Which was the main reason men said they could not understand women. The women had
set it up that way.
I did maintain that life as long as I could before the pressure
increased again until the forms of relieving it, I was using, just did not work
any longer. On top of that, I was becoming more and more self-destructive, and
I kept putting my life in danger. Fortunately, before anything severely
happened to me because of the pressure I was feeling nothing severe happened to
me and I began to build a new exciting life out of the ashes of the male life I
used to live. I took what I could from him and added it to my new transfeminine
life I was beginning to carve out for myself.

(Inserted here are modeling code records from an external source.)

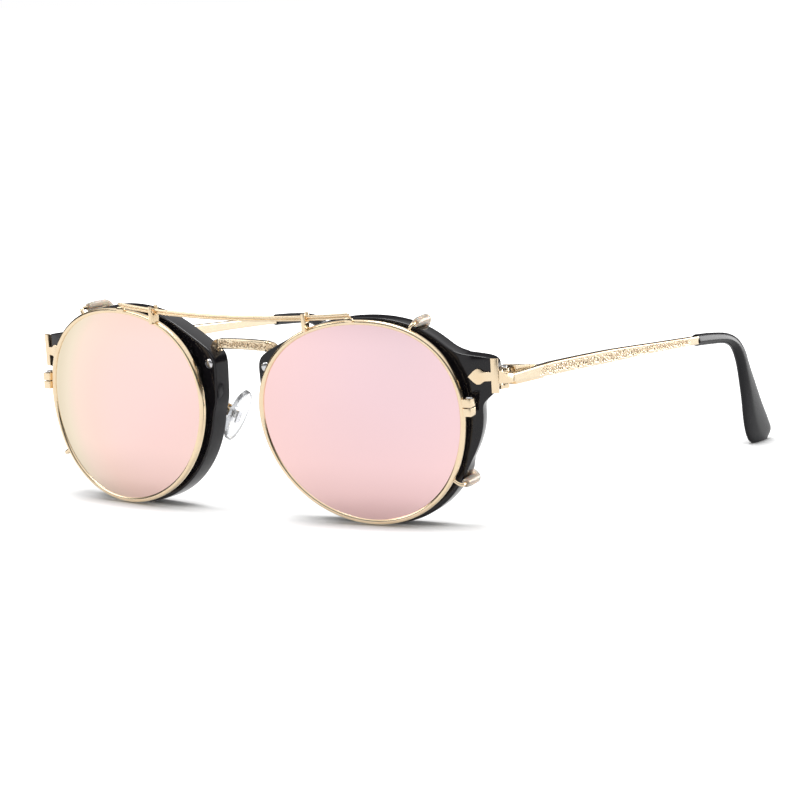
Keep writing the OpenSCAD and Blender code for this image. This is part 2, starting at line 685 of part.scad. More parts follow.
// Draws along the core wire, Y down its length from the temple's end
module on_core(side)
    on_hinge(side) translate([tip_x, temple_l, tip_z]) rotate([-tip_slope, 0, 0]) children();

module temple(side) color(gold) {
    on_hinge(side) side_plate(concat([for (y = temple_ys) temple_edge(y, -1)],
        [for (i = [24 : -1 : 0]) temple_edge(temple_ys[i], 1)]), temple_in, temple_in + temple_t);
    on_core(side) along(-0.5, core_l, core_d);
}

// Stations of a tip: [back, height] of its inner edge, then of its outer edge, then its thickness.
// Back is measured from the metal's end, height is a share of the height where the tip starts.
tip_stations = [
    [[0.1, 0.951], [0.1, 1.049], 1],
    [[8, 0.934], [8, 1.03], 1],
    [[15, 0.914], [16, 0.999], 1],
    [[18.6, 0.883], [21.3, 0.952], 1],
    [[21.1, 0.832], [25.6, 0.9], 1],
    [[23.1, 0.73], [28.4, 0.806], 1],
    [[24.4, 0.609], [30.1, 0.692], 1],
    [[25.9, 0.39], [33.3, 0.507], 1],
    [[27, 0.175], [37, 0.323], 1],
    [[28.9, 0.045], [40.6, 0.165], 0.95],
    [[32, -0.012], [42.1, 0.075], 0.8],
    [[35.5, -0.018], [40.2, 0.01], 0.5]];
tip_sides = 14;
tip_share = tip_reach / 42.2;
// A smooth curve through stations, at station i and share t of the way to the next
function through(a, b, c, d, t) =
    0.5 * (2 * b + (c - a) * t + (2 * a - 5 * b + 4 * c - d) * t * t + (3 * b - a - 3 * c + d) * t * t * t);
function tip_mix(i, t, k) =
    let (n = len(tip_stations) - 1)
    through(tip_stations[max(i - 1, 0)][k], tip_stations[i][k], tip_stations[min(i + 1, n)][k],
        tip_stations[min(i + 2, n)][k], t);
tip_rings = [for (i = [0 : len(tip_stations) - 2], t = [0, 0.5]) [for (k = [0 : 2]) tip_mix(i, t, k)]];
tip_all = concat(tip_rings, [tip_stations[len(tip_stations) - 1]]);

module temple_tip(side) color(black) {
    n = len(tip_all);
    points = [for (s = tip_all)
        let (a = [s[0].x * tip_share, s[0].y * tip_top], b = [s[1].x * tip_share, s[1].y * tip_top],
             mid = (a + b) / 2, half = (b - a) / 2)
        each [for (k = [0 : tip_sides - 1])
            let (c = cos(360 * k / tip_sides), s2 = sin(360 * k / tip_sides),
                 e = sign(c) * pow(abs(c), 0.75), f = sign(s2) * pow(abs(s2), 0.75), q = mid + half * e)
            [tip_t / 2 * s[2] * f, q.x, q.y - tip_top]]];
    walls = [for (i = [0 : n - 2], k = [0 : tip_sides - 1])
        each band(i * tip_sides, (i + 1) * tip_sides, k, tip_sides)];
    last = (n - 1) * tip_sides;
    start = [for (k = [1 : tip_sides - 2]) [0, k, k + 1]];
    finish = [for (k = [1 : tip_sides - 2]) [last, last + k + 1, last + k]];
    difference() {
        on_hinge(side) translate([tip_x, temple_l, tip_z])
            polyhedron(points, concat(walls, start, finish));
        on_core(side) along(-1, core_l + 0.3, core_d + 2 * seat);
        block([-far, -far, -far], [far, far, 0]);
    }
}

// Clip

wire_half = wire_d / 2;
mirror_groove = mirror_t + 0.42;
block_c = [radius_at(clip_out, 8.7) * cos(8.7), radius_at(clip_out, 8.7) * sin(8.7)];
block_half = 1.4;

module clip_rim(side) color(gold)
    on_rim(side) difference() {
        slab(clip_out, -wire_half, wire_half);
        slab(clip_in, -2, 2);
        slab(grown(clip_lens_edge, seat), -mirror_groove / 2, mirror_groove / 2);
        block([eye_w / 2 - 2, -2, block_c.y - block_slot / 2],
              [eye_w / 2 + 6, 2, block_c.y + block_slot / 2]);
    }

module mirror_lens(side) color(pink)
    on_rim(side) intersection() {
        slab(clip_lens_edge, -3, 3);
        dome(mirror_dome_r, mirror_t,
            -mirror_t / 2 - pow(eye_w + eye_h + 4 * clip_over, 2) / 32 / mirror_dome_r);
    }

block_screw_u = block_c.x + 1.2;

module clip_block(side) color(gold)
    on_rim(side) difference() {
        block([block_c.x - 1, -block_half, block_c.y - block_h / 2],
              [block_c.x - 1 + block_w, block_half, block_c.y + block_h / 2]);
        block([block_c.x - 4, -3, block_c.y - block_slot / 2],
              [block_c.x + 6, 3, block_c.y + block_slot / 2]);
        slab(grown(clip_out, touch), -3, 3);
        translate([block_screw_u, 0, block_c.y - block_h / 2 + 0.5])
            cylinder(d = block_screw_d + 2 * touch, h = block_h, $fn = round_fn);
    }

module block_screw(side) color(silver)
    on_rim(side) translate([block_screw_u, 0, block_c.y]) {
        translate([0, 0, 0.55 - block_h / 2]) cylinder(d = block_screw_d, h = block_h - 0.5, $fn = round_fn);
        translate([0, 0, block_h / 2 + touch]) cylinder(d = block_screw_d + 0.6, h = 0.4, $fn = round_fn);
    }

strand_gap = 0.72;
strand_r = strand_d / 2;
brow_foot_u = 1.1;

module brow_bar() color(gold) {
    stand() translate(brow_c) rotate([180 + brow_plane, 0, 0]) rotate([0, 0, 90 - brow_half])
        rotate_extrude(angle = 2 * brow_half, $fn = 900) translate([brow_r, 0])
            polygon([for (turn = [0, 1], i = [0 : 12])
                let (a = 180 * turn - 64 + 128 * i / 12 + 90)
                [strand_r * cos(a), strand_r * sin(a) + (0.5 - turn) * strand_gap]]);
    for (side = [RIGHT, LEFT]) on_rim(side) difference() {
        foot = unplace(brow_end);
        block([foot.x - brow_foot_u, foot.y - 0.35, foot.z - 2],
              [foot.x + brow_foot_u, foot.y + 0.6, foot.z - 0.5]);
        slab(grown(clip_out, touch), -wire_half - touch, wire_half + touch);
    }
}

post_at = 121.5;
post_u = radius_at(clip_out, post_at) * cos(post_at);
post_foot_w = radius_at(clip_out, post_at) * sin(post_at);
post_bar = unplace(brow_at(place(post_u, 0, post_foot_w + 2.8).x));
prong_gap = strand_r + strand_gap / 2 * sin(brow_plane) + 0.1;

module brow_post(side) color(gold)
    on_rim(side) difference() {
        union() {
            block([post_u - post_w / 2, post_bar.y - prong_gap - 0.6, post_foot_w - 0.6],
                  [post_u + post_w / 2, post_bar.y - prong_gap, post_bar.z + 1.2]);
            block([post_u - post_w / 2, post_bar.y + prong_gap, post_foot_w - 0.6],
                  [post_u + post_w / 2, post_bar.y + prong_gap + 0.6, post_bar.z + 1.3]);
            block([post_u - post_w / 2, post_bar.y - prong_gap - 0.1, post_foot_w - 0.6],
                  [post_u + post_w / 2, post_bar.y + prong_gap + 0.1,
                   post_bar.z - strand_r - strand_gap / 2 - 0.15]);
        }
        slab(grown(clip_out, touch), -wire_half - touch, wire_half + touch);
    }

hook_bend = 0.9;
hook_turn = 1.4;
hook_clear = 0.1;
hook_back = rim_back + hook_clear + sleeve_d / 2;
sleeve_from = 2.5;
// Route of a hook in direction a, as [distance from the eye's middle, depth]
function hook_rho(a) = radius_at(front_edge, a) + hook_clear + sleeve_d / 2;
function hook_start(a) = let (r0 = radius_at(clip_out, a) + seat, r1 = hook_rho(a))
    concat([[r0, 0]], [for (i = [0 : 5]) let (t = 18 * i)
        [r1 - hook_bend + hook_bend * sin(t), hook_bend - hook_bend * cos(t)]]);
function hook_rear(a, end) = let (r1 = hook_rho(a))
    concat([for (i = [0 : 6]) let (t = 15 * i)
        [r1 - hook_turn + hook_turn * cos(t), hook_back - hook_turn + hook_turn * sin(t)]],
        [[radius_at(front_edge, a) - end, hook_back]]);
function in_rim(route, a) = [for (p = route) [p[0] * cos(a), p[1], p[0] * sin(a)]];

module hook(side, a) color(gold) {
    route = in_rim(concat(hook_start(a), hook_rear(a, 0.8)), a);
    on_rim(side) tube(route, [for (p = route) hook_d / 2], [sin(a), 0, -cos(a)]);
}

module sleeve(side, a) color(beige)
    on_rim(side) sleeve_tube(in_rim(concat([[hook_rho(a), sleeve_from]], hook_rear(a, 1.1)), a),
        sleeve_d / 2, hook_d / 2 + seat, [sin(a), 0, -cos(a)]);

rim(RIGHT);  // rim_right
rim(LEFT);  // rim_left
bridge();
bridge_rivet(RIGHT);  // bridge_rivet_right
bridge_rivet(LEFT);  // bridge_rivet_left
clear_lens(RIGHT);  // clear_lens_right
clear_lens(LEFT);  // clear_lens_left
pad_arm(RIGHT);  // pad_arm_right
pad_arm(LEFT);  // pad_arm_left
pad_screw(RIGHT);  // pad_screw_right
pad_screw(LEFT);  // pad_screw_left
nose_pad(RIGHT);  // nose_pad_right
nose_pad(LEFT);  // nose_pad_left
corner_plaque(RIGHT);  // corner_plaque_right
corner_plaque(LEFT);  // corner_plaque_left
plaque_rivets(RIGHT);  // plaque_rivets_right
plaque_rivets(LEFT);  // plaque_rivets_left
hinge_leaf(RIGHT);  // hinge_leaf_right
hinge_leaf(LEFT);  // hinge_leaf_left
hinge_screw(RIGHT);  // hinge_screw_right
hinge_screw(LEFT);  // hinge_screw_left
hinge_sled(RIGHT);  // hinge_sled_right
hinge_sled(LEFT);  // hinge_sled_left
hinge_spring(RIGHT);  // hinge_spring_right
hinge_spring(LEFT);  // hinge_spring_left
spring_box(RIGHT);  // spring_box_right
spring_box(LEFT);  // spring_box_left
temple(RIGHT);  // temple_right
temple(LEFT);  // temple_left
temple_tip(RIGHT);  // temple_tip_right
temple_tip(LEFT);  // temple_tip_left
clip_rim(RIGHT);  // clip_rim_right
clip_rim(LEFT);  // clip_rim_left
mirror_lens(RIGHT);  // mirror_lens_right
mirror_lens(LEFT);  // mirror_lens_left
brow_bar();
brow_post(RIGHT);  // brow_post_right
brow_post(LEFT);  // brow_post_left
clip_block(RIGHT);  // clip_block_right
clip_block(LEFT);  // clip_block_left
block_screw(RIGHT);  // block_screw_right
block_screw(LEFT);  // block_screw_left
hook(RIGHT, hook_up_at);  // upper_hook_right
hook(LEFT, hook_up_at);  // upper_hook_left
hook(RIGHT, hook_low_at);  // lower_hook_right
hook(LEFT, hook_low_at);  // lower_hook_left
sleeve(RIGHT, hook_up_at);  // upper_sleeve_right
sleeve(LEFT, hook_up_at);  // upper_sleeve_left
sleeve(RIGHT, hook_low_at);  // lower_sleeve_right
sleeve(LEFT, hook_low_at);  // lower_sleeve_left
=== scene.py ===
# %% [markdown]
# # Round glasses with a hook-on mirror clip
# The real thing is a black plastic front with metal temples, and a gold wire clip that carries two
# rose mirror lenses and grips the front with four sleeved hooks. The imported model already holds
# every piece at its real size. It could be rendered as it is, but its edges are knife sharp, so
# this script dresses it: it lays finer surfaces over the solids and leaves their places alone.

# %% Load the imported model
import bmesh
import bpy
import math
import numpy as np
from mathutils import Matrix, Vector


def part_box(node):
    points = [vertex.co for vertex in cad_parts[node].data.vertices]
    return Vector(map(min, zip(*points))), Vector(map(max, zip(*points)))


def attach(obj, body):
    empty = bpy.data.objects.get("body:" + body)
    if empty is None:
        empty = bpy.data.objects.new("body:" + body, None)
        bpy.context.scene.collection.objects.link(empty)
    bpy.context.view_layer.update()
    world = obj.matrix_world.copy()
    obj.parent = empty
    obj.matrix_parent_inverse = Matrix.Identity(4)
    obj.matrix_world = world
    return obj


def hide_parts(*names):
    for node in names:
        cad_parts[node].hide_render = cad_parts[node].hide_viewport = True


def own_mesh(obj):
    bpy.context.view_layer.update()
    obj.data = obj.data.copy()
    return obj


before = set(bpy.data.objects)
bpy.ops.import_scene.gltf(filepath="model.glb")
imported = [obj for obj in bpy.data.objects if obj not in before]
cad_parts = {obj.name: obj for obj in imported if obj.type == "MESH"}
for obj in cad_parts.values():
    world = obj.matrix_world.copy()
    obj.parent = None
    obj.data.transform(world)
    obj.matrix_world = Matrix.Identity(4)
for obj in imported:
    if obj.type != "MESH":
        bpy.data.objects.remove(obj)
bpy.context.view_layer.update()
MM = 0.001
SIDES = {"right": -1.0, "left": 1.0}

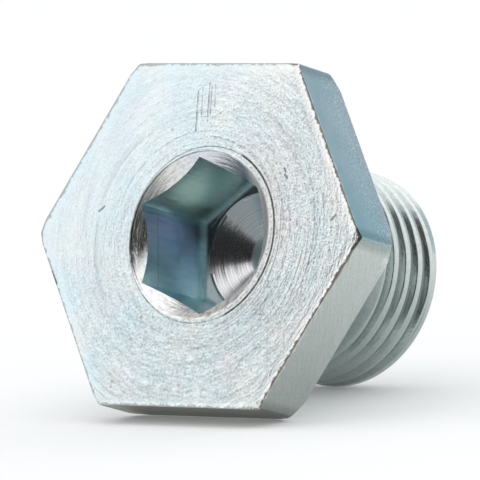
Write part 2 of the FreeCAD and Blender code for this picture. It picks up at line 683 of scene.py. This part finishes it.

Magically then, much of the pressure I was feeling about my
male to female femininization started to drain off me. I can’t take all of the
credit because I fell into the open arms of so many ciswomen who had problems of
their own and took the time and effort to help me with mine. All their efforts
reinforced why I wanted to be allowed behind the gender curtain to start with.
After the pressure was released, it was like the sun came
out to me on a cloudy day, I can’t say how much weight was lifted from my
shoulders when I finally saw the sunlight and decided to put my male self in my
past and begin HRT or gender affirming hormones under a doctor’s supervision.
I can’t say before then I had any knowledge at all how to
live a life without experiencing gender pressure. As I matured into a confident
transgender woman, I finally realized I did not have to live that way, and I
had the built the confidence to change it.
Certainly, living under pressure is no fun, and I would not wish
it on anyone. Also, I know everyday humans have stress in their life, but I am biased,
but I think transgender women and transgender men have more than their fair
share to deal with. How we are able to handle it can define our lives.